I do understand this …but the thread is also an extra overhead, like creating and managing this thread will do everything in a round-robin way.

So I don’t want this bottleneck itself and eliminate the hole waiting by coping the BatchMeta and returning Gst.PadProbeReturn.OK

To get the object meta and frame meta from the batch meta itself will not be the bottleneck. You need to make sure your business logic with the metadata will not take too much time, or else, you need to do the business logic in another thread to make sure the metadata and the GstBuffer is released back to the pipeline before your business logic finishes.
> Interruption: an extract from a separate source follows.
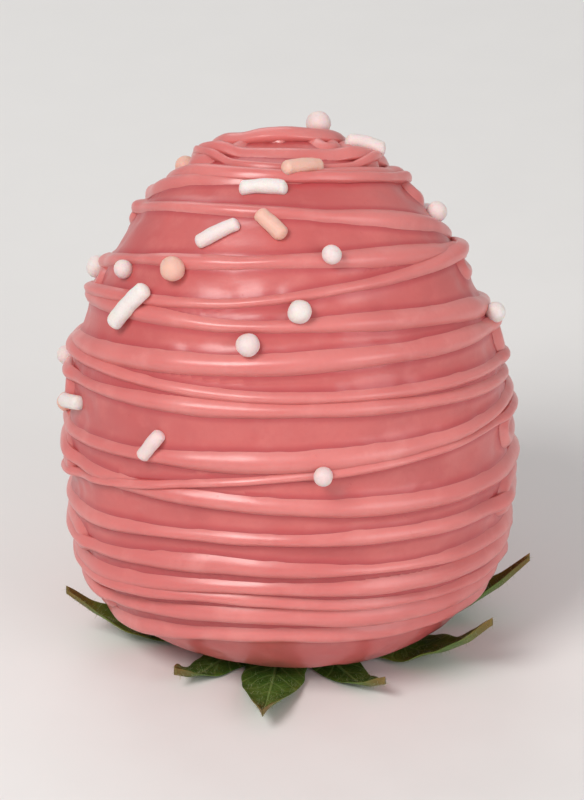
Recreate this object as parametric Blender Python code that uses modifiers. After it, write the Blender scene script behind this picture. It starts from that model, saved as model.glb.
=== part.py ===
"""A chocolate coated strawberry that stands tip up on its own leaf cap.

Frame: metres, +Z up towards the berry's tip, origin on the floor at the cut end of the stem.
Pieces: the coated berry, the leaf cap (calyx) that it stands on, and the stub of its stem.
"""

import math

import bmesh
import bpy
from mathutils import Vector, noise

MM = 0.001
GAP = 0.3 * MM  # clearance between pieces that touch

# Driving dimensions of the coated berry
BERRY_WIDTH = 37.0 * MM  # across X
BERRY_DEPTH = 34.5 * MM  # across Y
BERRY_HEIGHT = 43.0 * MM  # shoulder to tip

# Half outline of the berry, from the dimple round the stem to the tip:
# (share of the half width, share of the height)
BERRY_OUTLINE = [
    (0.00, 0.078),
    (0.20, 0.062),
    (0.38, 0.018),
    (0.54, 0.000),
    (0.77, 0.045),
    (0.94, 0.165),
    (1.00, 0.340),
    (0.97, 0.530),
    (0.86, 0.710),
    (0.665, 0.865),
    (0.375, 0.968),
    (0.00, 1.000),
]
BERRY_SEGMENTS = 72
BERRY_RINGS = 42

# How far the berry strays from a turned shape
LOBES = ((2, 0.012, 0.4), (3, 0.020, 1.9), (5, 0.008, 0.7))  # (count, share, phase)
LUMP_SIZE = 11.0 * MM
LUMP_HEIGHT = 0.45 * MM
TIP_LEAN = Vector((-0.9 * MM, 0.6 * MM, 0.0))

# The leaf cap
LEAF_COUNT = 11
LEAF_THICKNESS = 0.5 * MM
LEAF_LONG = 20.5 * MM  # longest leaf, measured from the stem's axis
LEAF_SHORT = 16.0 * MM
LEAF_NOTCH = 5.6 * MM  # where neighbouring leaves part
LEAF_POINT = 1.25  # 1 gives straight sided leaves, 2 gives round ones
CAP_RECESS = 1.9 * MM  # the cap's middle rises into the berry's dimple
CAP_HUB = 1.8 * MM
FLAT_FROM = 5.2 * MM  # between these radii the leaves lie flat on the floor
FLAT_TO = 11.0 * MM
CURL_WEAK = 18.0  # rise of a leaf past the flat part, in 1/m, times the distance squared
CURL_STRONG = 78.0
LEAF_COLUMNS = 8  # grid columns across one leaf
LEAF_ROWS = 8

# The stem, cut off level with the floor
STEM_RADIUS = 1.35 * MM
STEM_FLARE = 1.15  # the stem widens towards the cap
STEM_SEGMENTS = 20


def material(name, colour, roughness, subsurface=0.0):
    """A Principled material in one colour (linear RGB)."""
    made = bpy.data.materials.new(name)
    made.use_nodes = True
    shader = made.node_tree.nodes["Principled BSDF"]
    shader.inputs["Base Color"].default_value = (*colour, 1.0)
    shader.inputs["Roughness"].default_value = roughness
    shader.inputs["Metallic"].default_value = 0.0
    shader.inputs["Subsurface Weight"].default_value = subsurface
    return made


def add_object(name, mesh_builder, collection, look):
    """Turns a bmesh into a named, smooth shaded object with one material."""
    mesh = bpy.data.meshes.new(name)
    mesh_builder.to_mesh(mesh)
    mesh_builder.free()
    mesh.materials.append(look)
    mesh.shade_smooth()
    made = bpy.data.objects.new(name, mesh)
    collection.objects.link(made)
    return made


def catmull_rom(before, start, end, after, share):
    """The point at that share of the way from start to end on a smooth curve."""
    squared = share * share
    cubed = squared * share
    return 0.5 * (
        2 * start
        + (end - before) * share
        + (2 * before - 5 * start + 4 * end - after) * squared
        + (3 * start - before - 3 * end + after) * cubed
    )


def smooth_outline(points, steps=12):
    """A dense smooth line through an outline whose two ends lie on the turning axis."""
    knots = [Vector(p) for p in points]
    first = Vector((-knots[1].x, knots[1].y))
    last = Vector((-knots[-2].x, knots[-2].y))
    padded = [first, *knots, last]
    line = []
    for i in range(1, len(padded) - 2):
        for step in range(steps):
            line.append(catmull_rom(*padded[i - 1 : i + 3], step / steps))
    line.append(knots[-1])
    return line


def point_along(line, share):
    """The point at a share of the line's length."""
    lengths = [(b - a).length for a, b in zip(line, line[1:])]
    wanted = share * sum(lengths)
    for start, end, length in zip(line, line[1:], lengths):
        if wanted <= length:
            return start.lerp(end, wanted / length)
        wanted -= length
    return line[-1].copy()


def berry_surface(outline, angle, share):
    """A point of the coated berry: angle round the axis, share from dimple to tip."""
    radius, height = point_along(outline, share)
    swell = 1.0
    for count, amount, phase in LOBES:
        swell += amount * math.cos(count * angle + phase)
    round_part = math.sin(math.pi * share)  # lobes fade out at both ends
    radius *= 1.0 + (swell - 1.0) * round_part
    point = Vector(
        (
            0.5 * BERRY_WIDTH * radius * math.cos(angle),
            0.5 * BERRY_DEPTH * radius * math.sin(angle),
            BERRY_HEIGHT * height,
        )
    )
    point += TIP_LEAN * height * height
    outward = (point - Vector((0, 0, 0.4 * BERRY_HEIGHT))).normalized()
    lump = noise.noise(point / LUMP_SIZE) * LUMP_HEIGHT
    lump *= min(1.0, max(0.0, height) / 0.25)  # the shoulder stays level
    point += outward * lump
    point.z += LEAF_THICKNESS + GAP
    return point


def coated_berry(collection):
    """The berry with its coat, one solid: a sphere drawn out to the berry's outline."""
    builder = bmesh.new()
    bmesh.ops.create_uvsphere(
        builder, u_segments=BERRY_SEGMENTS, v_segments=BERRY_RINGS, radius=1.0
    )
    outline = smooth_outline(BERRY_OUTLINE)
    for vertex in builder.verts:
        angle = math.atan2(vertex.co.y, vertex.co.x)
        share = 1.0 - math.acos(max(-1.0, min(1.0, vertex.co.z))) / math.pi
        vertex.co = berry_surface(outline, angle, share)
    look = material("pink_chocolate", (0.615, 0.150, 0.145), 0.37, 0.25)
    return add_object("coated_berry", builder, collection, look)


def leaf_angle(index):
    """Leaves are spread unevenly round the stem."""
    stray = 0.16 * math.sin(2.7 * (index % LEAF_COUNT) + 0.5)
    return math.tau * (index + stray) / LEAF_COUNT


def leaf_reach(index):
    """The distance of a leaf's tip from the axis."""
    share = 0.5 + 0.5 * math.cos(math.pi * index + 0.9 * math.sin(1.3 * index))
    return LEAF_SHORT + (LEAF_LONG - LEAF_SHORT) * share


def leaf_curl(index):
    """How strongly a leaf curls up past the flat part."""
    share = 0.5 + 0.5 * math.sin(2.1 * index + 0.4)
    return CURL_WEAK + (CURL_STRONG - CURL_WEAK) * share


def leaf_height(radius, index):
    """The underside of a leaf above the floor."""
    if radius < FLAT_FROM:
        inner = max(0.0, (FLAT_FROM - radius) / (FLAT_FROM - CAP_HUB))
        eased = min(1.0, inner)
        return CAP_RECESS * eased * eased * (3.0 - 2.0 * eased)
    if radius > FLAT_TO:
        return leaf_curl(index) * (radius - FLAT_TO) ** 2
    return 0.0


def calyx(collection):
    """The leaf cap: a grid rolled into a disc with a pointed lobe for each leaf."""
    columns = LEAF_COUNT * LEAF_COLUMNS
    builder = bmesh.new()
    bmesh.ops.create_grid(
        builder, x_segments=columns, y_segments=LEAF_ROWS, size=1.0
    )
    for vertex in builder.verts:
        place = (vertex.co.x + 1.0) / 2.0 * LEAF_COUNT  # leaf number and place across
        row = (vertex.co.y + 1.0) / 2.0
        index = math.floor(place + 0.5)
        across = place - index  # -0.5 to 0.5, 0 on the leaf's midrib
        start = 0.5 * (leaf_angle(index - 1) + leaf_angle(index))
        end = 0.5 * (leaf_angle(index) + leaf_angle(index + 1))
        side = start if across < 0 else end
        angle = leaf_angle(index) + (side - leaf_angle(index)) * 2.0 * abs(across)
        fullness = 1.0 - (2.0 * abs(across)) ** LEAF_POINT
        turn = index % LEAF_COUNT  # the first and the last column are one leaf
        reach = LEAF_NOTCH + (leaf_reach(turn) - LEAF_NOTCH) * fullness
        radius = reach * row
        vertex.co = Vector(
            (
                radius * math.cos(angle),
                radius * math.sin(angle),
                leaf_height(radius, turn),
            )
        )
    bmesh.ops.remove_doubles(builder, verts=builder.verts, dist=0.02 * MM)
    bmesh.ops.reverse_faces(builder, faces=builder.faces)  # the rolled grid faced down
    look = material("leaf_green", (0.07, 0.13, 0.022), 0.5)
    made = add_object("calyx", builder, collection, look)
    thickness = made.modifiers.new("leaf_thickness", "SOLIDIFY")
    thickness.thickness = LEAF_THICKNESS
    thickness.offset = 1.0
    return made


def stem(collection):
    """The stub of the stem, cut level with the floor and flaring into the cap."""
    height = CAP_RECESS - GAP
    builder = bmesh.new()
    bmesh.ops.create_cone(
        builder,
        cap_ends=True,
        segments=STEM_SEGMENTS,
        radius1=STEM_RADIUS,
        radius2=STEM_RADIUS * STEM_FLARE,
        depth=height,
    )
    look = material("stem_green", (0.20, 0.26, 0.075), 0.55)
    made = add_object("stem", builder, collection, look)
    made.data.set_sharp_from_angle(angle=math.radians(40.0))
    made.location.z = height / 2.0
    return made


def main():
    for obj in list(bpy.data.objects):
        bpy.data.objects.remove(obj)
    collection = bpy.data.collections.new("chocolate_coated_strawberry")
    bpy.context.scene.collection.children.link(collection)
    coated_berry(collection)
    calyx(collection)
    stem(collection)


main()
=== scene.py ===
"""The looks of a chocolate coated strawberry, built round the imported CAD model.

The berry stands tip up and its front faces -Y. The coat replaces the CAD solid coated_berry, and
drizzle and sprinkles lie on it. The leaf cap and the stem replace calyx and stem.
Lengths are in metres, as in the frame.
"""

import math
import random

import bmesh
import bpy
import numpy as np
from mathutils import Matrix, Vector, noise
from mathutils.bvhtree import BVHTree
from mathutils.kdtree import KDTree


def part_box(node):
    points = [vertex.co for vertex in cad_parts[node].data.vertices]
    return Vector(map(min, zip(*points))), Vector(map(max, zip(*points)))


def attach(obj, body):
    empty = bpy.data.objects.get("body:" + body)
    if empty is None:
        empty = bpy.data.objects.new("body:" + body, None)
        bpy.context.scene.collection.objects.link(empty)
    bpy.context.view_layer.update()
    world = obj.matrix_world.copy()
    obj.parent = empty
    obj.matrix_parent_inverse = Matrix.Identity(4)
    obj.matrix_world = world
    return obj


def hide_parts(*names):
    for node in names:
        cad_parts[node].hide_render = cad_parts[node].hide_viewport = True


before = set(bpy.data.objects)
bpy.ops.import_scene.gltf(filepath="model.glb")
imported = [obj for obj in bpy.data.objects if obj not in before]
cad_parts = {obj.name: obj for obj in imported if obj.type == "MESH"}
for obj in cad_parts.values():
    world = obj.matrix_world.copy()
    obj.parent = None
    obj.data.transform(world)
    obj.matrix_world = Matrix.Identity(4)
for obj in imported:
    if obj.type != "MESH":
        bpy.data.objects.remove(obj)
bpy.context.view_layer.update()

MM = 0.001
BODY = "root"
UP = Vector((0.0, 0.0, 1.0))

BERRY_LOW, BERRY_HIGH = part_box("coated_berry")
BERRY_TOP = BERRY_HIGH.z
BERRY_BASE = BERRY_LOW.z
BERRY_MIDDLE = Vector((0.0, 0.0, BERRY_BASE + 0.40 * (BERRY_TOP - BERRY_BASE)))

# The coat
COAT_CUTS = 127  # cuts across each face of the cube that is blown up into the coat
COAT_SMOOTHING = 24
SEED_SPACING = 3.0 * MM  # the fruit's seed pits show faintly through the coat
SEED_PIT = 0.09 * MM
HEM_RADIUS = 8.0 * MM  # the coat ends here, under the berry
HEM_STRAY = 0.7 * MM
HEM_THICKNESS = 0.7 * MM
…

As to @debjit.adak mentioned in another topic that you will get every frame data from the pipeline of the 100 streams. I’m wondering why you want to do some operation to every frame outside the pipeline? Can the operation be done inside some customized plugin with CUDA acceleration?

I understand that for my business logic, 100 cameras will lead to 100 threads and do everything in a round-robin way.

I want an approach which copies the BatchMeta and returns Gst.PadProbeReturn.OK, and use the BatchMeta later.

@debjit.adak mentioned will get “every frame data from the pipeline of the 100 streams” We are trying a different approach for it. As you mentioned “Can the operation be done inside some customized plugin with CUDA acceleration?”. Pls suggest some links to this approach

We will not encourage you to copy the whole batch meta. You may copy some parts which are useful for you by the APIs configure_source_for_ntp_sync — Deepstream Deepstream Version: 7.0 documentation

For the frame data operation, the python API is of no use. You need to customize in c/c++ with Gst-nvdsvideotemplate — DeepStream documentation 6.4 documentation, it is open source.